Hillman et al.[1] agree that high-resolution single nucleotide polymorphism (SNP) microarray analysis has greater sensitivity for detection of pathogenic findings in a high-risk obstetric population; however, they express concern about the more frequent detection of variants of uncertain significance (VOUS) inherent in this approach. Specifically they question whether the major advantage of high-resolution microarrays, the greater sensitivity for pathogenic findings, is outweighed by VOUS detection and the associated increase in costs and more difficult counselling scenarios.
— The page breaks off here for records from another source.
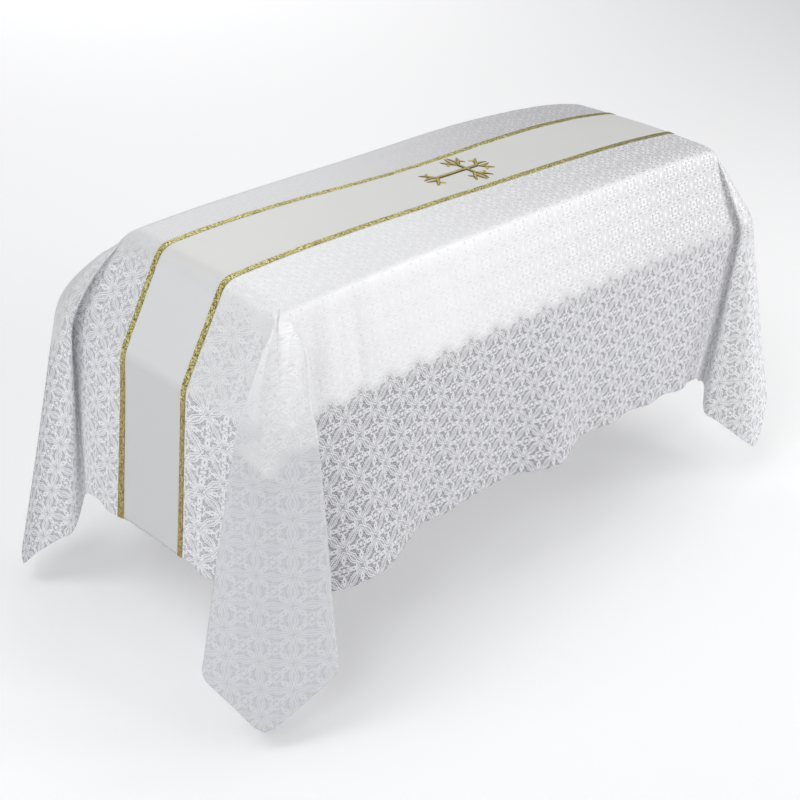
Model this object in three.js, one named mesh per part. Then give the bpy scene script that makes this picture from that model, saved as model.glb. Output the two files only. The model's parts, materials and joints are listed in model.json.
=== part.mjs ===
// A funeral pall, draped as it is used: a flat top, sloping facets, upright skirts and a hanging
// pleat at each corner. The cloth is one hemmed damask sheet with a satin band, two gold braids
// and an embroidered cross sewn on it.
// Millimetres. X runs to the head end, Y across to the far side, Z up. The origin is under the
// middle of the top.
import * as THREE from 'three';

// Driving sizes
const sheet = { length: 3268, width: 2032, thickness: 1.8 };
const top = { halfLength: 899, halfWidth: 251, crown: 22, crownAtSides: 19, headCornerDroop: 30 };
const facet = { reach: 101, drop: 254, hipExtra: 6 };
const bend = { top: 30, rim: 14 };
const pleat = { opening: 0.45, longestRound: 0.46 };
const skirtLean = { end: -10, side: 4 };
const hemCorner = { sharpness: 90 };
const band = { offset: 13.8, skew: -0.0161, thickness: 0.8 };
const braid = { spacing: 213.5, width: 16, thickness: 1.6 };
const seam = { gap: 0.35 };
const cross = { crossing: 60, head: 88, foot: 166, side: 75, arm: 10, thickness: 2.4 };
const flourish = { length: 46, horn: 34, hornSetBack: 24, hornTip: 3, curl: 8, petal: 9, petalTip: 10 };

const slopeLength = Math.hypot(facet.reach, facet.drop);
const fall = {
  end: sheet.length / 2 - top.halfLength,
  side: sheet.width / 2 - top.halfWidth,
};
const topMiddleZ = sheet.thickness / 2;
const topEndZ = topMiddleZ - top.crown;

// A table is rows under named columns.
const table = (columns, rows) => rows.map((cells) => {
  const entries = columns.map((name, i) => [name, cells[i]]);
  return Object.fromEntries(entries);
});

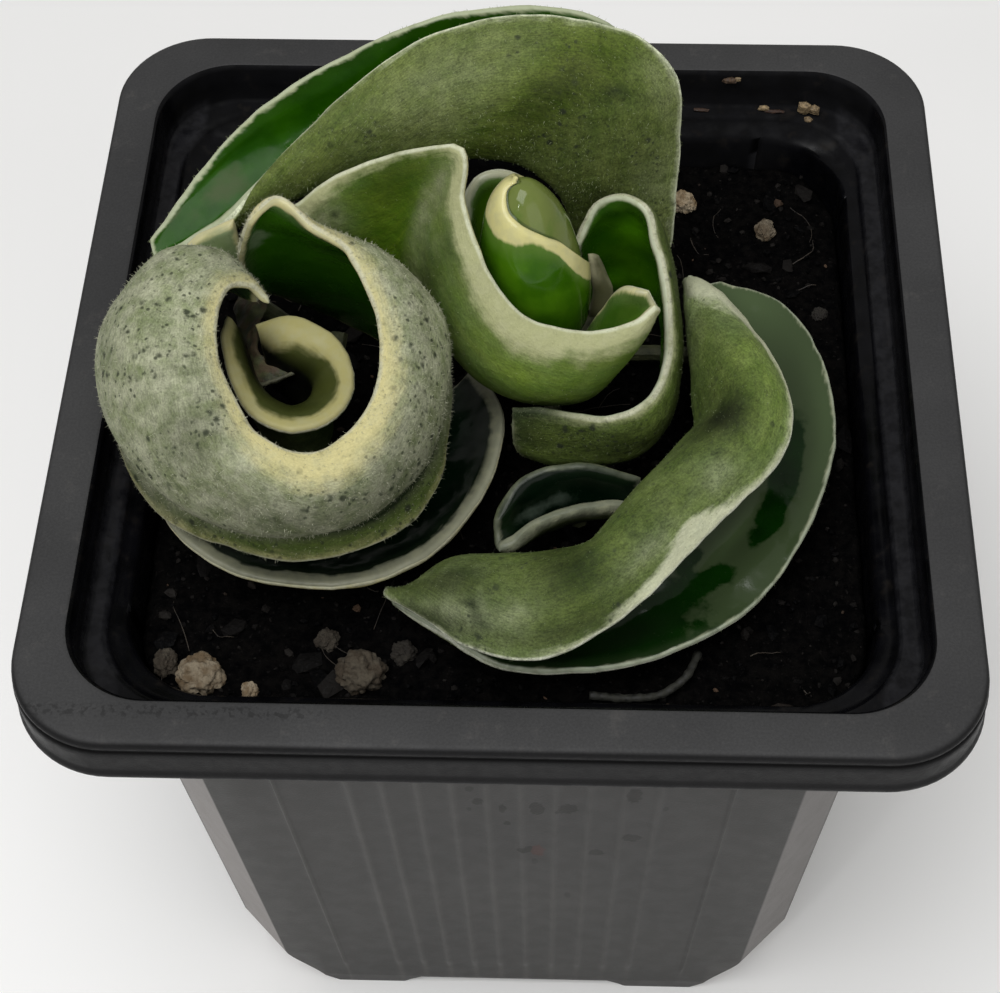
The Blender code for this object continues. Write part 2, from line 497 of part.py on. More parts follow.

We agree that detection of VOUS presents challenges for laboratory professionals, medical specialists, genetic counsellors and parents. However, we believe that these challenges can be met by a coordinated and combined clinical–laboratory approach, with expertise gained through the use of high-resolution microarrays in the postnatal setting and by the ‘critical assessment of the evidence base current at the time of reporting’.[2]

There are three additional advantages of using high-resolution SNP microarrays in a high-risk obstetric population, beyond the greater sensitivity for pathogenic findings. First, it removes the risk of discrepant results between prenatal and postnatal samples. Second, copy number variations (CNV) (>200 kilobases) from high-resolution SNP microarrays are unambiguous because of dense probe coverage, negating the need for second-step analyses. Third, there is a substantially reduced need to update probe designs as new pathogenic regions or genes are described.

We also believe that patient autonomy is critical and that it should extend, in the context of informed consent, to women having the option of high-resolution microarray testing for prenatal diagnosis for all indications for fetal karyotyping. We have previously addressed the concern that the reporting of VOUS could theoretically result in the termination of a pregnancy for a result that turns out to be benign.[3] This concern can be addressed ethically by viewing the primary role of prenatal diagnosis as giving women the opportunity for informed choice, rather than helping women to have healthy babies.

Finally, some caution is required when comparing detection rates of VOUS between studies because of differing laboratory policies for reporting VOUS and differing views regarding the reclassification of results based on inheritance status.